Sie haben also die Wahl, entweder selbst einen Rechtsanwalt zu bestimmen, der Ihre notwendige Verteidigung übernimmt, oder sich einen vom Gericht ausgesuchten Rechtsanwalt beiordnen zu lassen. Wir empfehlen dringend Ersteres: Es ist unbedingt anzuraten, dass Sie die Auswahl Ihres Verteidigers selber treffen und nicht dem Gericht überlassen. Für eine sachgerechte Verteidigung ist ein intaktes Vertrauensverhältnis zwischen dem Verteidiger und dem Angeklagten die Basis. Dieses Vertrauensverhältnis kann von Anfang gestört sein, wenn die Auswahl des Verteidigers vom Gericht übernommen wird.

Nach unserer Auffassung gehört es zum Selbstverständnis eines gewissenhaften Strafverteidigers, Pflichtmandate mit derselben Einsatzbereitschaft, Diskretion und Akribie zu bearbeiten, wie andere Mandate.

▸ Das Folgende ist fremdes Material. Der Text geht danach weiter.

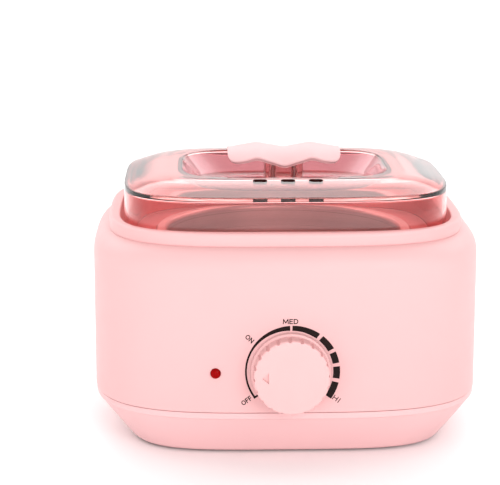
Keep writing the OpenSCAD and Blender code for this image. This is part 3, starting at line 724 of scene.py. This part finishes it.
# ------------------------------------------------------------------ dial and lamp
def knob():
    radius, face, skirt = 18.2, 12.1, 19.5      # face: how far it stands out from y = -BODY_Y
    notches, notch_radius, segments = 20, 0.98, 720
    # (radius, distance out, cut)
    profile = soften([
        (0.3, face, 0), (6, face, 0), (12, face, 0), (15.5, face, 0), (radius, face, 1.15),
        (radius, 3.1, 0.35), (skirt - 0.25, 2.75, 0.3), (skirt, 0.5, 0.35),
        (skirt - 1.6, 0.5, 0.2), (skirt - 1.9, 1.9, 0), (radius - 2.2, 3.2, 0),
        (radius - 2.4, face - 2.4, 0.6), (5, face - 2.4, 0), (0.3, face - 2.4, 0)], 6)

    # Round notches cut into the side limit the radius at each angle.
    angles = full_turn(segments)
    pitch = 2 * math.pi / notches
    offset = (angles - math.radians(3) + pitch / 2) % pitch - pitch / 2
    notch_centre = radius + 0.2
    along, aside = notch_centre * np.cos(offset), notch_centre * np.sin(offset)
    dip = np.sqrt(np.maximum(notch_radius ** 2 - aside ** 2, 0))
    limit = np.where(np.abs(aside) < notch_radius, along - dip, 99.0)
    rings = []
    for ring_radius, out in subdivide(profile, 2.2):
        if out > 3.05 and ring_radius > 16.4:
            radii = np.minimum(ring_radius, limit)
        else:
            radii = np.full(segments, ring_radius)
        rings.append(np.stack([radii * np.cos(angles), np.full(segments, -BODY_Y - out),
                               DIAL_Z + radii * np.sin(angles)], 1))
    obj = loft("knob_shell", rings)

    boolean(obj, [cylinder(0, -BODY_Y - face + 1.5, DIAL_Z, 6, 6.4, "Y", 64)], "UNION")
    pointer = loft("cutter", [
        [(x, y, DIAL_Z + z) for x, z in ((-14.1, 0), (-11, 2.6), (-11, -2.6))]
        for y in (-BODY_Y - face - 1, -BODY_Y - face + 0.9)])
    boolean(obj, [pointer, cylinder(0, -BODY_Y - 10.4, DIAL_Z, 3.05, 8, "Y", 48)])
    finish(obj, "pink_knob", "knob", "control_knob", angle=38)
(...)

Vergütung des Pflichtverteidigers

Das Bundesverfassungsgericht bezeichnet das Institut der Pflichtverteidigung in einer seiner jüngeren Entscheidungen als „staatliche Fürsorge für den vermögenslosen Beschuldigten" (BVerfG, AnwBl 2004, S. 309 (317)). Pflichtverteidigung ist nach Auffassung des Gerichts daher eine besondere Form der Indienstnahme Privater im öffentlichen Interesse. Der Staat kommt nämlich zunächst für die Kosten des Pflichtverteidigers auf und entlohnt diesen aus der Staatskasse.

Es ist allerdings wichtig zu wissen, dass auch eine Pflichtverteidigung für den Angeklagten für den Fall, dass er verurteilt wird, nicht kostenlos ist. In diesem Fall holt sich nämlich die Staatskasse das Geld, das von dem Pflichtverteidiger in Rechnung gestellt wurde, von dem Beschuldigten wieder.